PROBLEM TO SOLVE => Quote every line below exactly as it reads.

------------------------------------------------------------------------

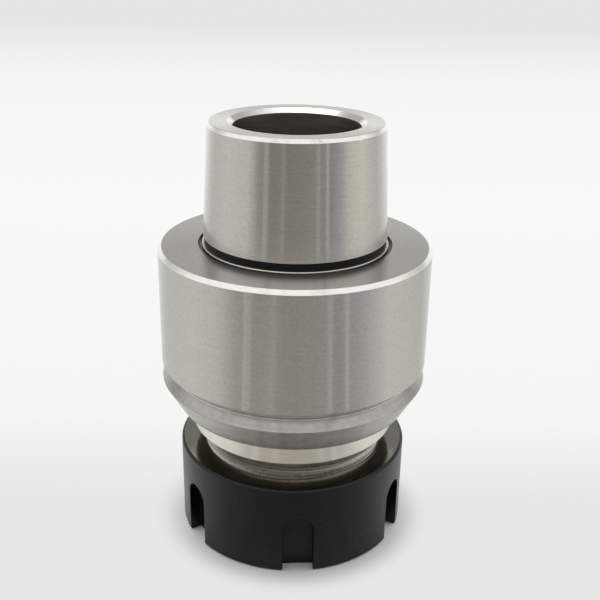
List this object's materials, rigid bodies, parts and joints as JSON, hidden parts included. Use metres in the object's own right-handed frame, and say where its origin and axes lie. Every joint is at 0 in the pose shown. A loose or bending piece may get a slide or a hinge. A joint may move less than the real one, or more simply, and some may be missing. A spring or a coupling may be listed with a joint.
{
  "type": "collet chuck holder",
  "caption": "Tool holder with a hollow taper shank, a grooved collar and a ball-bearing clamping nut that presses a slit spring collet onto a tool's shank.",
  "frame": {"origin": "on the spindle axis in the plane of the clamping nut's front face, which the holder stands on", "axes": "+Z along the spindle axis, from the nut towards the taper shank; -Y towards the spanner slot that is turned 4 degrees towards +X"},
  "size_m": [0.072, 0.072, 0.1137],
  "materials": {
    "ground_steel": "fine turned and ground, bright",
    "black_oxide_steel": "satin black oxide, ground top face",
    "black_screw_steel": "black oxide",
    "hardened_ring_steel": "ground",
    "polished_ball_steel": "polished",
    "ground_spring_steel": "ground"
  },
  "bodies": {
    "holder": {"chuck_body": "ground_steel"},
    "stop_screw": {"stop_screw": "black_screw_steel"},
    "ring_and_collet": {"thrust_ring": "hardened_ring_steel", "spring_collet": "ground_spring_steel"},
    "nut": {"nut_shell": "black_oxide_steel", "ball_fill_plug": "black_screw_steel"},
    "balls": {"bearing_balls": "polished_ball_steel"}
  },
  "joints": [
    {"name": "nut_advance", "type": "slide", "parent": "holder", "child": "ring_and_collet", "axis": [0, 0, 1], "range_m": [-0.0106, 0.0016]},
    {"name": "nut_turn", "type": "hinge", "parent": "ring_and_collet", "child": "nut", "pos_m": [0, 0, 0], "axis": [0, 0, 1], "range_deg": [-2520, 360]},
    {"name": "ball_roll", "type": "hinge", "parent": "ring_and_collet", "child": "balls", "pos_m": [0, 0, 0], "axis": [0, 0, 1], "range_deg": [-1262, 182]},
    {"name": "stop_screw_travel", "type": "slide", "parent": "holder", "child": "stop_screw", "axis": [0, 0, 1], "range_m": [-0.012, 0.003]}
  ],
  "couplings": [
    {"joint": "nut_advance", "follows": "nut_turn", "m_per_rad": 0.00023873},
    {"joint": "ball_roll", "follows": "nut_turn", "ratio": 0.5}
  ]
}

------------------------------------------------------------------------

ANSWER BELOW =>
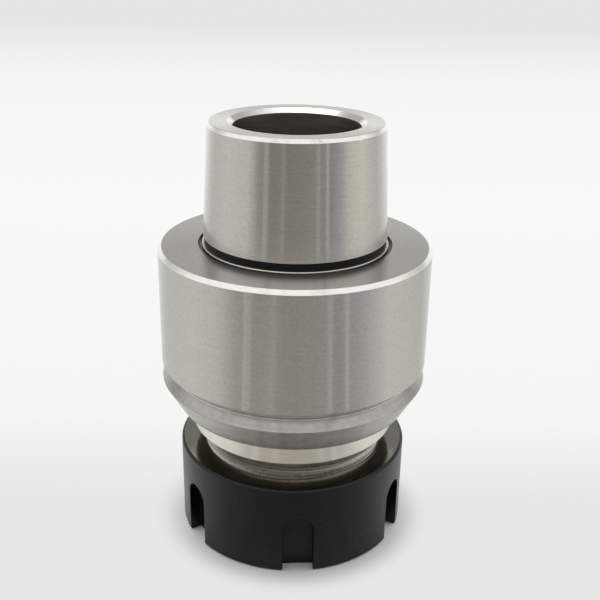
List this object's materials, rigid bodies, parts and joints as JSON, hidden parts included. Use metres in the object's own right-handed frame, and say where its origin and axes lie. Every joint is at 0 in the pose shown. A loose or bending piece may get a slide or a hinge. A joint may move less than the real one, or more simply, and some may be missing. A spring or a coupling may be listed with a joint.
{
  "type": "collet chuck holder",
  "caption": "Tool holder with a hollow taper shank, a grooved collar and a ball-bearing clamping nut that presses a slit spring collet onto a tool's shank.",
  "frame": {"origin": "on the spindle axis in the plane of the clamping nut's front face, which the holder stands on", "axes": "+Z along the spindle axis, from the nut towards the taper shank; -Y towards the spanner slot that is turned 4 degrees towards +X"},
  "size_m": [0.072, 0.072, 0.1137],
  "materials": {
    "ground_steel": "fine turned and ground, bright",
    "black_oxide_steel": "satin black oxide, ground top face",
    "black_screw_steel": "black oxide",
    "hardened_ring_steel": "ground",
    "polished_ball_steel": "polished",
    "ground_spring_steel": "ground"
  },
  "bodies": {
    "holder": {"chuck_body": "ground_steel"},
    "stop_screw": {"stop_screw": "black_screw_steel"},
    "ring_and_collet": {"thrust_ring": "hardened_ring_steel", "spring_collet": "ground_spring_steel"},
    "nut": {"nut_shell": "black_oxide_steel", "ball_fill_plug": "black_screw_steel"},
    "balls": {"bearing_balls": "polished_ball_steel"}
  },
  "joints": [
    {"name": "nut_advance", "type": "slide", "parent": "holder", "child": "ring_and_collet", "axis": [0, 0, 1], "range_m": [-0.0106, 0.0016]},
    {"name": "nut_turn", "type": "hinge", "parent": "ring_and_collet", "child": "nut", "pos_m": [0, 0, 0], "axis": [0, 0, 1], "range_deg": [-2520, 360]},
    {"name": "ball_roll", "type": "hinge", "parent": "ring_and_collet", "child": "balls", "pos_m": [0, 0, 0], "axis": [0, 0, 1], "range_deg": [-1262, 182]},
    {"name": "stop_screw_travel", "type": "slide", "parent": "holder", "child": "stop_screw", "axis": [0, 0, 1], "range_m": [-0.012, 0.003]}
  ],
  "couplings": [
    {"joint": "nut_advance", "follows": "nut_turn", "m_per_rad": 0.00023873},
    {"joint": "ball_roll", "follows": "nut_turn", "ratio": 0.5}
  ]
}